Indoor Multi-Sensory Self-Supervised Autonomous Mobile Robotic Navigation

Autonomous robotic navigation in indoor environments is fairly challenging and important to industrial environments. Traditional map-based or mapless navigation methods often fail because of the unstructured characteristics of the environments. Recently, imitation learning using DAgger algorithm has been successfully applied to many real-world robotic tasks. However, it needs human operators to give correct control commands without feedback to overcome data distribution mismatch problem, which is always prone to error and expensive. In this paper, we propose a novel solution to eliminate the need of human manual labeling after the initial data collection in the task of imitating to navigate in indoor environments. This solution introduces an imperfect policy based on multi-sensor fusion and a recording policy that only records the data giving the most knowledge to the navigation policy.
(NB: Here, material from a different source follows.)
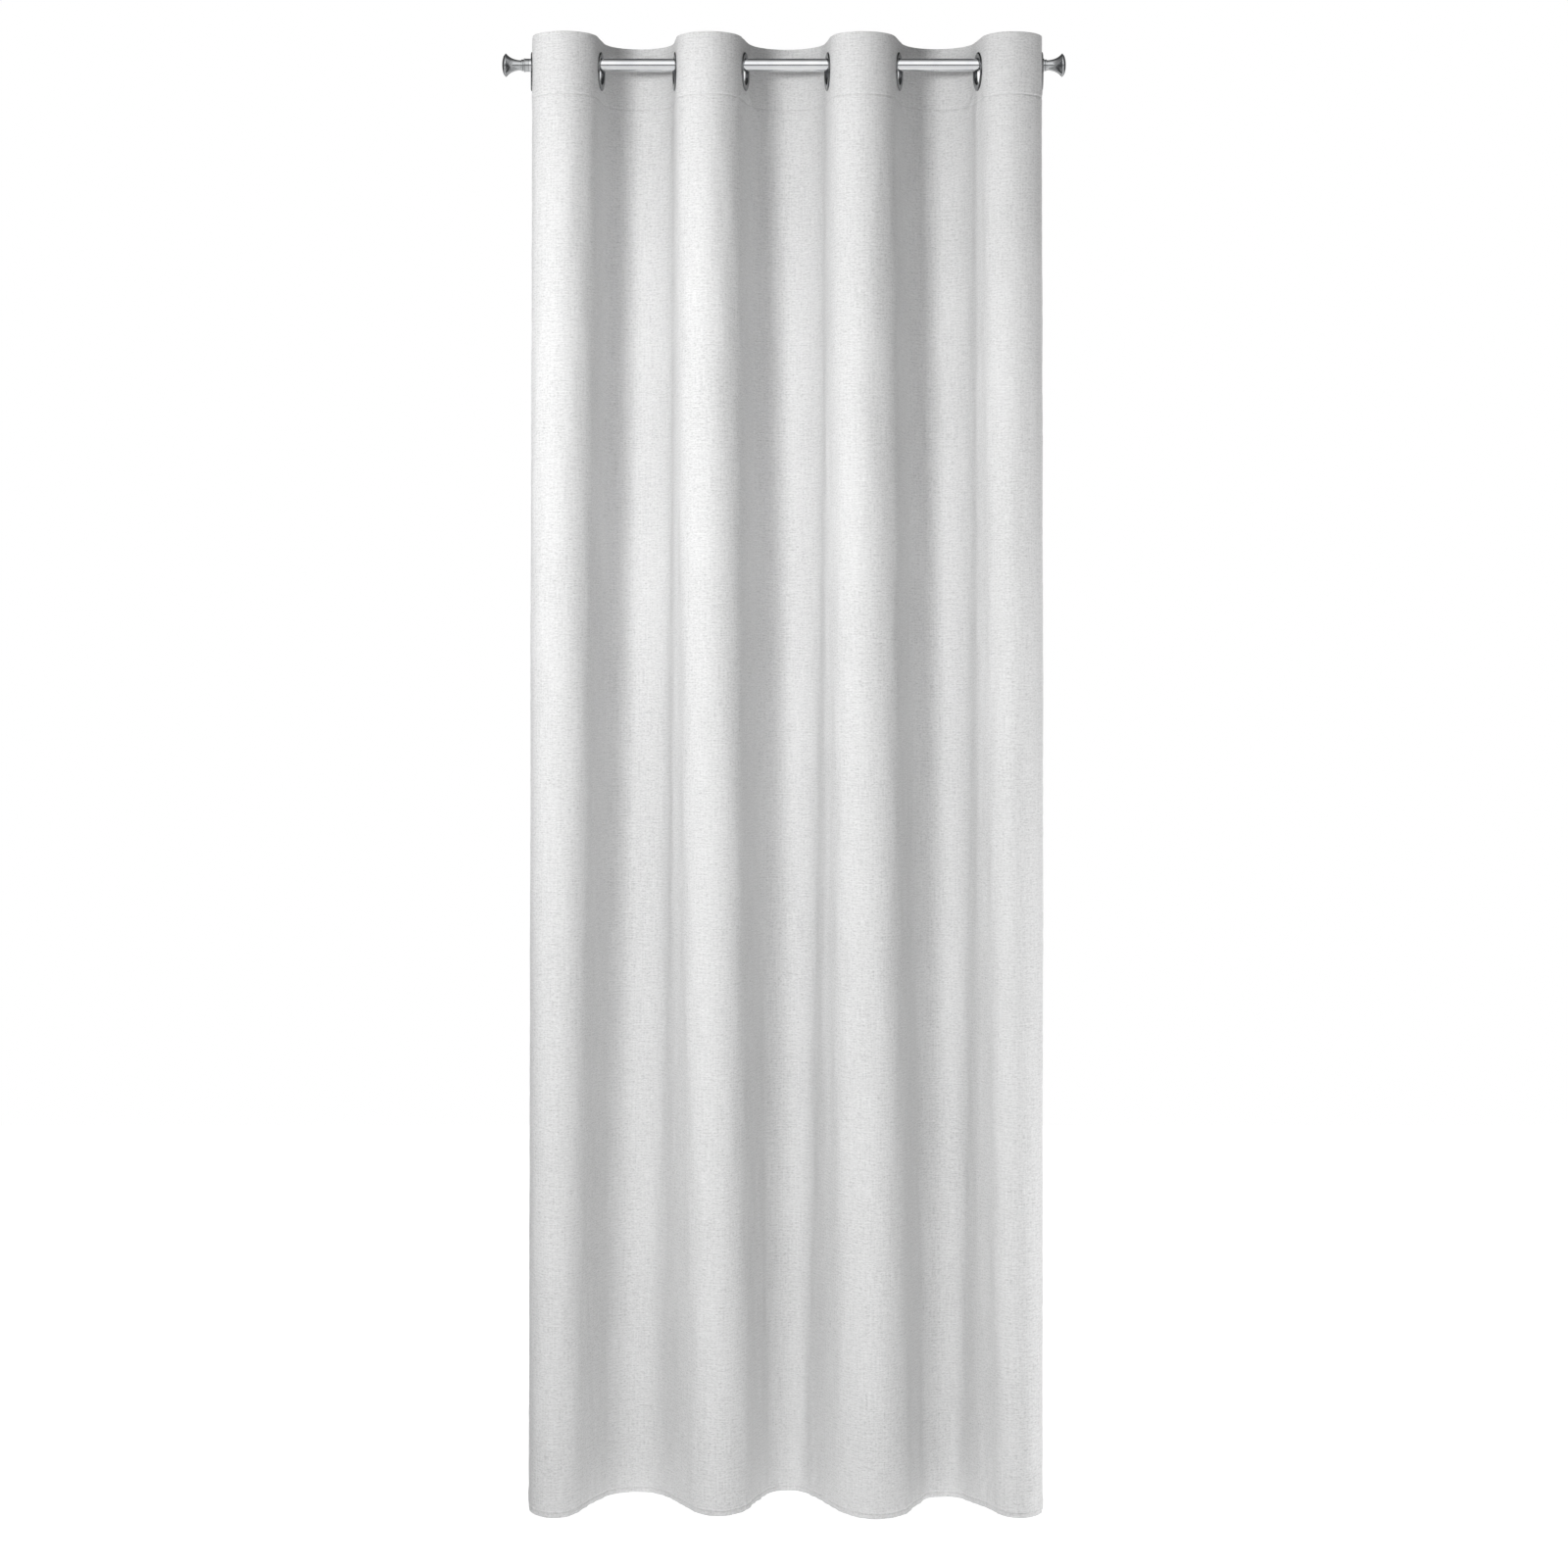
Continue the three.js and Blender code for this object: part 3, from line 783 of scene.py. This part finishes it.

The recording policy mitigates the affect of learning too much from an imperfect policy. With extensive experiments in indoor environments, we demonstrate that after several iterations of learning, the robot is able to navigate through real-world hallways in both seen and unseen situations safely. In addition, we show that our system achieves near human performance in most of the tasks and even surpasses human performance in one out of three tasks. To the best of our knowledge, this is the first work that utilizes imperfect sensor measurements to perform self-supervised imitation learning in robotic navigation tasks.